## Task objective
Quote only the lines from the line containing "The FreeCAD and Blender code for this object continues." to the line containing "# Angles round", with both of those lines included, please, exactly as written.
===
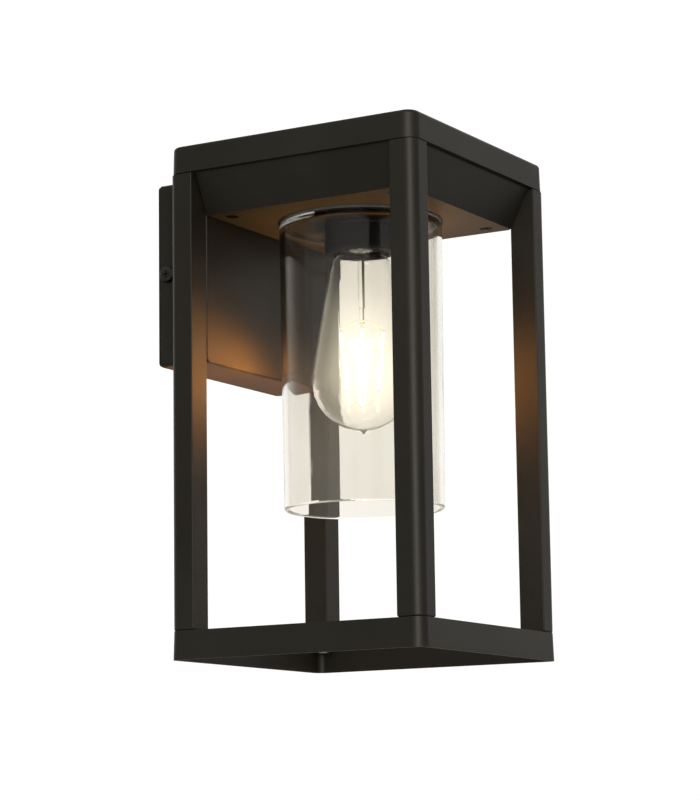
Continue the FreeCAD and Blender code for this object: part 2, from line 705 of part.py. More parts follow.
def ceiling_pan():
    body = new_body("ceiling_pan", (size(0), -d.axis_out, d.seam_height))
    sections = square_sections(
        body,
        [(d.pan_half, -d.pan_drop), (d.pan_rim, size(0))],
    )
    feature(body, "AdditiveLoft", Profile=sections[0], Sections=sections[1:], Ruled=True)
    # rim flange, which also lies on the posts
    sketch = new_sketch(body, "XY_Plane")
    rounded_square(sketch, d.pan_flange, d.post_corner - d.cap_wall)
    pad(body, sketch, d.pan_flange_thick)
    sections = square_sections(
        body,
        [(d.pan_half - d.pan_skin, -d.pan_drop + d.pan_plate),
         (d.pan_mouth, d.pan_flange_thick)],
    )
    feature(body, "SubtractiveLoft", Profile=sections[0], Sections=sections[1:], Ruled=True)
    # solid corners over the posts, then room for the posts below them
    inner = HALF - d.post_side - d.pan_gap
    sketch = new_sketch(body, "XY_Plane")
    edge = d.pan_flange - d.pan_skin
    for side, front in CORNERS:
        rectangle(sketch, *sorted((inner * side, edge * side), key=lambda s: s.value),
                  *sorted((inner * front, edge * front), key=lambda s: s.value))
    pad(body, sketch, d.pan_flange_thick)
    sketch = new_sketch(body, "XY_Plane")
    for side, front in CORNERS:
        rectangle(sketch, *sorted((inner * side, HALF * side), key=lambda s: s.value),
                  *sorted((inner * front, HALF * front), key=lambda s: s.value))
    pocket(body, sketch, d.pan_drop)
    # back wall against the back panel, with a thick pad for the screws and a lip over the box
    face = d.axis_out - d.box_depth
    width = d.box_width / 2
    sketch = new_sketch(body, "XY_Plane", -d.pan_drop)
    rectangle(sketch, -width, width, face - d.pan_skin, d.pan_flange)
    pad(body, sketch, d.pan_drop + d.pan_flange_thick)
    sketch = new_sketch(body, "XY_Plane", -d.pan_drop + d.pan_rebate)
    rectangle(sketch, -d.pan_pad_half, d.pan_pad_half, face - d.pan_pad, face)
    pad(body, sketch, d.pan_drop + d.pan_flange_thick - d.pan_rebate)
    sketch = new_sketch(body, "XY_Plane")
    rectangle(sketch, -width - d.fit_gap, width + d.fit_gap, face, HALF)
    pocket(body, sketch, d.pan_drop)
    sketch = new_sketch(body, "XY_Plane", -d.pan_drop + d.pan_rebate)
    rectangle(sketch, -width - d.fit_gap, width + d.fit_gap, face - d.pan_rebate, face)
    pocket(body, sketch, d.pan_rebate)
    # holes in the pad for the box screws and the leads
    sketch = new_sketch(body, "XZ_Plane", -face)
    height = d.box_screw_z - d.seam_height
    for side in SIGNS:
        circle(sketch, d.box_screw_x * side, height, d.screw_radius + d.tap_gap)
    circle(sketch, 0, height, d.lead_hole)
    pocket(body, sketch, d.pan_pad, Reversed=True)
    # lampholder hole and its two screw holes
    sketch = new_sketch(body, "XY_Plane", -d.pan_drop + d.pan_plate)
    circle(sketch, 0, 0, d.pan_bore)
    for side in SIGNS:
        circle(sketch, d.holder_screw_out * side, 0, d.small_screw + d.tap_gap)
    pocket(body, sketch, d.pan_plate)
    # countersunk holes in the ceiling plate
    sketch = new_sketch(body, "XY_Plane", -d.pan_drop)
    for side, front in CORNERS:
        circle(sketch, d.ceiling_screw_x * side, d.ceiling_screw_y * front, d.screw_radius)
    doc.recompute()
    feature(
        body,
        "Hole",
        Profile=sketch,
        Reversed=True,
        Diameter=(d.screw_radius + d.fit_gap) * 2,
        DepthType="ThroughAll",
        HoleCutType="Countersink",
        HoleCutDiameter=d.ceiling_sink * 2,
        HoleCutCountersinkAngle=size(90),
    )
    # countersunk holes in the corner tabs
    sketch = new_sketch(body, "XY_Plane", d.pan_flange_thick)
    for side, front in CORNERS:
        circle(sketch, POST_PLACE * side, POST_PLACE * front, d.screw_radius)
    doc.recompute()
    feature(
        body,
        "Hole",
        Profile=sketch,
        Diameter=(d.screw_radius + d.fit_gap) * 2,
        Depth=d.pan_flange_thick,
        HoleCutType="Countersink",
        HoleCutDiameter=(d.csk_head + d.fit_gap) * 2,
        HoleCutCountersinkAngle=size(90),
    )
    return body


ceiling_pan()
copies(
    "post_screws_top",
    M4_COUNTERSUNK,
    [((POST_PLACE * side, -d.axis_out + POST_PLACE * front, FLANGE_TOP), None)
     for side, front in CORNERS],
)
copies(
    "ceiling_screws",
    M4_COUNTERSUNK,
    [((d.ceiling_screw_x * side, -d.axis_out + d.ceiling_screw_y * front,
       PLATE_UNDER + d.ceiling_sunk), HEAD_DOWN) for side, front in CORNERS],
)


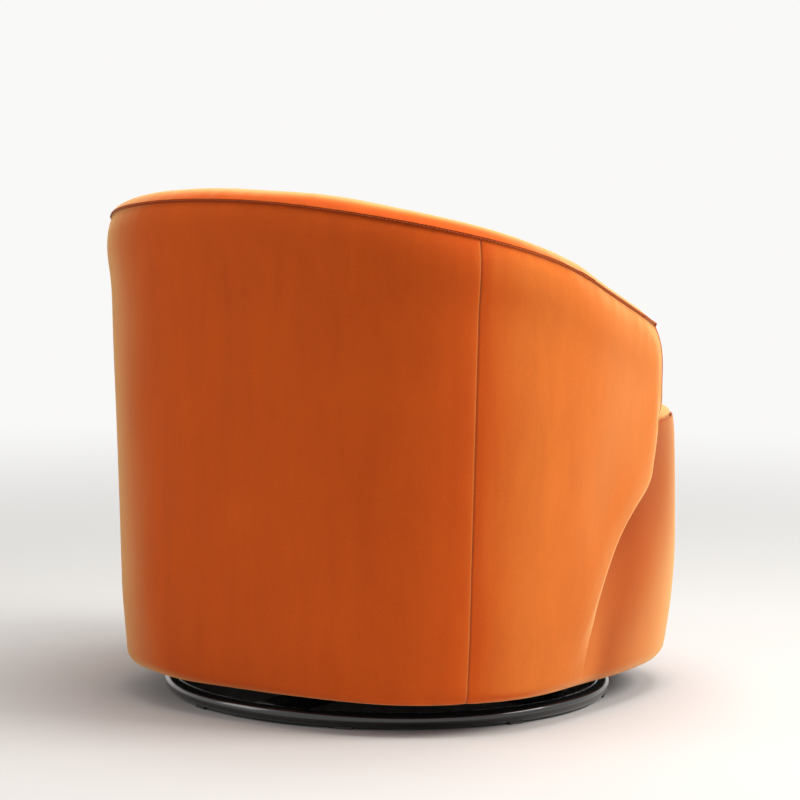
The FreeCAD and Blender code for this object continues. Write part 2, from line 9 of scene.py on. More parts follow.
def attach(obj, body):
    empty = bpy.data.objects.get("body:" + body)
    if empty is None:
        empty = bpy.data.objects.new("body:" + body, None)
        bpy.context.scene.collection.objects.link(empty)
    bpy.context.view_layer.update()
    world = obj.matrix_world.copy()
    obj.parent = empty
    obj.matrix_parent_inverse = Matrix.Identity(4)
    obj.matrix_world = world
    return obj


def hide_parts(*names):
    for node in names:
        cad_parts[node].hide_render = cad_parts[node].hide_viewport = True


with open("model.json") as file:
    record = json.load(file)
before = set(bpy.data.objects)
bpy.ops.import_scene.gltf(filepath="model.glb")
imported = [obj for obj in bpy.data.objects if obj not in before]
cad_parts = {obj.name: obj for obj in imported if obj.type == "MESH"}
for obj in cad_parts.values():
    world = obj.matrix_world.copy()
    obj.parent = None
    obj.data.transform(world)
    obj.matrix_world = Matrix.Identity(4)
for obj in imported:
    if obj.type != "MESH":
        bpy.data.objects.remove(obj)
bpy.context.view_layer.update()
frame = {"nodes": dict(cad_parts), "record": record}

# Swivel barrel chair in burnt orange velvet on a black ring base.
# Metres, +Z up, the sitter faces -Y, the origin is on the floor under the swivel.
# Angles round the body are degrees from the rear, growing towards the sitter's left, +X.

nodes = frame["nodes"]
slotOf = {part["node"]: part["material_slot"] for part in frame["record"]["subparts"]}
print("frame loaded:", len(nodes), "nodes")


# Small maths

def smooth(t):
    t = np.clip(t, 0, 1)
    return t * t * (3 - 2 * t)


def curveThrough(points, x):                     # smooth line through a few (place, value) points
    px, py = np.array(points, float).T
    slope = np.gradient(py, px)
    i = np.clip(np.searchsorted(px, x) - 1, 0, len(px) - 2)
    h = px[i + 1] - px[i]
    t = np.clip((x - px[i]) / h, 0, 1)
    return ((2 * t ** 3 - 3 * t ** 2 + 1) * py[i] + (t ** 3 - 2 * t ** 2 + t) * h * slope[i]
            + (3 * t ** 2 - 2 * t ** 3) * py[i + 1] + (t ** 3 - t ** 2) * h * slope[i + 1])


def solveAngle(miss, low, high):                 # angle where miss() falls through zero, for whole arrays
    low, high = np.array(low, float), np.array(high, float)
    for _ in range(46):
        middle = (low + high) / 2
        above = miss(middle) > 0
        low = np.where(above, middle, low)
        high = np.where(above, high, middle)
    return (low + high) / 2


def wobble(points, size, seed, waves=14):        # gentle unevenness between about -1 and 1
    draw = np.random.default_rng(seed)
    total = np.zeros(points.shape[:-1])
    for _ in range(waves):
        way = draw.normal(size=3)
        way *= 2 * math.pi / size / np.linalg.norm(way) * draw.uniform(0.6, 1.4)
        total += np.sin(points @ way + draw.uniform(0, 2 * math.pi))
    return total / math.sqrt(waves)


# Form of the upholstered body, the same formulas as the frame's covers

form = {
    "halfWidth": 0.3555, "rearDepth": 0.3465, "frontDepth": 0.372,
    "rearSquareness": 2.65, "frontSquareness": 3.4,
    "hemHeight": 0.045, "rimHeight": 0.718, "armDrop": 0.135, "rimPower": 2.07,
    "rimKnee": 85.0, "rimFall": 0.00255,
    "lean": 0.040, "leanFrom": 0.130,
    "lipBulge": 0.0045, "lipDepth": 0.045, "lipReach": 0.035,
    "shoulderIn": 0.0045, "shoulderHeight": 0.030,
    "hemTuck": 0.045, "hemTuckHeight": 0.137, "hemRound": 0.008, "hemRoundHeight": 0.015,
    "belly": 0.0064, "bellyHeight": 0.230, "bellyFall": 0.46, "bellyRise": 0.31,
    "seamAngle": 50.0, "wallThickness": 0.075, "crownHeight": 0.015, "crownPower": 3.2,
    "innerShoulder": 0.003, "armFrontY": -0.160, "armFrontSlope": 11.0,
    "roundFrom": 0.500, "roundBack": 0.061, "roundUp": 0.072, "midBack": 0.31, "midUp": 0.56,
    "wedgeFoot": 0.400, "wedgeDrop": 0.010,
    "sittingHalfWidth": 0.266, "sittingRearDepth": 0.182, "sittingSquareness": 2.5,
    "armStraightness": 5.0, "seatSeam": 0.396, "seatRoll": 0.110,
}


def squaredOval(phi, width, depth, squareness):
    across = np.abs(np.sin(phi)) / width
    along = np.abs(np.cos(phi)) / depth
    return (across ** squareness + along ** squareness) ** (-1 / squareness)


def twoOvals(phi, width, rearDepth, rearSquareness, frontDepth, frontSquareness):
    phi = np.radians(phi)
    rear = squaredOval(phi, width, rearDepth, rearSquareness)
    front = squaredOval(phi, width, frontDepth, frontSquareness)
    return np.where(np.cos(phi) > 0, rear, front)


def plan(phi):
    f = form
    return twoOvals(phi, f["halfWidth"], f["rearDepth"], f["rearSquareness"],
                    f["frontDepth"], f["frontSquareness"])


def sittingPlan(phi):
    f = form
    return twoOvals(phi, f["sittingHalfWidth"], f["sittingRearDepth"], f["sittingSquareness"],
                    2 * f["frontDepth"], f["armStraightness"])


def fromRear(phi):
    return np.abs((phi + 180) % 360 - 180)


def rim(phi):                                    # height of the seam under the rim band
    f = form
    turned = fromRear(phi)
    curve = f["armDrop"] * (np.minimum(turned, f["rimKnee"]) / 90) ** f["rimPower"]
    return f["rimHeight"] - curve - f["rimFall"] * np.maximum(0, turned - f["rimKnee"])


def wallLine(phi, z):
    return plan(phi) + form["lean"] * (z - form["leanFrom"])


def hemTurn(z):
    f = form
    return f["hemRound"] * (np.maximum(0, f["hemHeight"] + f["hemRoundHeight"] - z)
                            / f["hemRoundHeight"]) ** 2


def outerLine(phi, z):
    f = form
    below = rim(phi) - z
    lip = f["lipBulge"] * 2 ** (-((below - f["lipDepth"]) / f["lipReach"]) ** 2 * 1.44)
    shoulder = f["shoulderIn"] * np.clip(1 - below / f["shoulderHeight"], 0, 1) ** 2
    tuck = f["hemTuck"] * np.maximum(0, f["hemTuckHeight"] - z)
    return wallLine(phi, z) + lip - shoulder - tuck - hemTurn(z)


def innerLine(phi, z):
    f = form
    top = rim(phi) - f["wedgeDrop"]
    share = np.sin(math.pi / 2 * np.clip((top - z) / (top - f["wedgeFoot"]), 0, 1))
    shoulder = f["innerShoulder"] * np.clip(1 - (rim(phi) - z) / f["shoulderHeight"], 0, 1) ** 2
    return (1 - share) * (wallLine(phi, z) - f["wallThickness"] + shoulder) + share * sittingPlan(phi)


def frontLine(phi, z):
    f = form
    away = z - f["bellyHeight"]
    fall = np.where(away > 0, f["bellyRise"], f["bellyFall"])
    return plan(phi) + f["belly"] - fall * away ** 2 - hemTurn(z)


def place(phi, radius, z):
    phi, radius, z = np.broadcast_arrays(np.radians(phi), radius, z)
    return np.stack([radius * np.sin(phi), radius * np.cos(phi), z], -1)


def crown(phi, t):                               # top of the wall, t from outer rim seam (0) to inner (1)
    out = outerLine(phi, rim(phi))
    back = innerLine(phi, rim(phi))
    rise = form["crownHeight"] * (1 - np.abs(2 * t - 1) ** form["crownPower"])
    return out + (back - out) * t, rim(phi) + rise


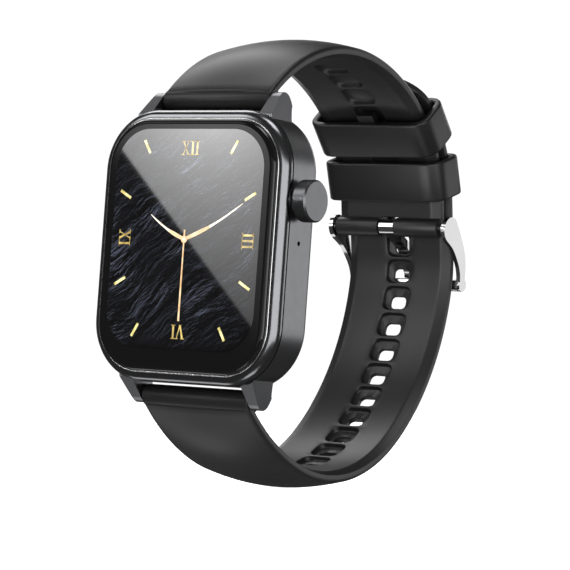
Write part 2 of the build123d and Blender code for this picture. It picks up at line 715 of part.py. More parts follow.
===
## Task response
The FreeCAD and Blender code for this object continues. Write part 2, from line 9 of scene.py on. More parts follow.
def attach(obj, body):
    empty = bpy.data.objects.get("body:" + body)
    if empty is None:
        empty = bpy.data.objects.new("body:" + body, None)
        bpy.context.scene.collection.objects.link(empty)
    bpy.context.view_layer.update()
    world = obj.matrix_world.copy()
    obj.parent = empty
    obj.matrix_parent_inverse = Matrix.Identity(4)
    obj.matrix_world = world
    return obj


def hide_parts(*names):
    for node in names:
        cad_parts[node].hide_render = cad_parts[node].hide_viewport = True


with open("model.json") as file:
    record = json.load(file)
before = set(bpy.data.objects)
bpy.ops.import_scene.gltf(filepath="model.glb")
imported = [obj for obj in bpy.data.objects if obj not in before]
cad_parts = {obj.name: obj for obj in imported if obj.type == "MESH"}
for obj in cad_parts.values():
    world = obj.matrix_world.copy()
    obj.parent = None
    obj.data.transform(world)
    obj.matrix_world = Matrix.Identity(4)
for obj in imported:
    if obj.type != "MESH":
        bpy.data.objects.remove(obj)
bpy.context.view_layer.update()
frame = {"nodes": dict(cad_parts), "record": record}

# Swivel barrel chair in burnt orange velvet on a black ring base.
# Metres, +Z up, the sitter faces -Y, the origin is on the floor under the swivel.
# Angles round the body are degrees from the rear, growing towards the sitter's left, +X.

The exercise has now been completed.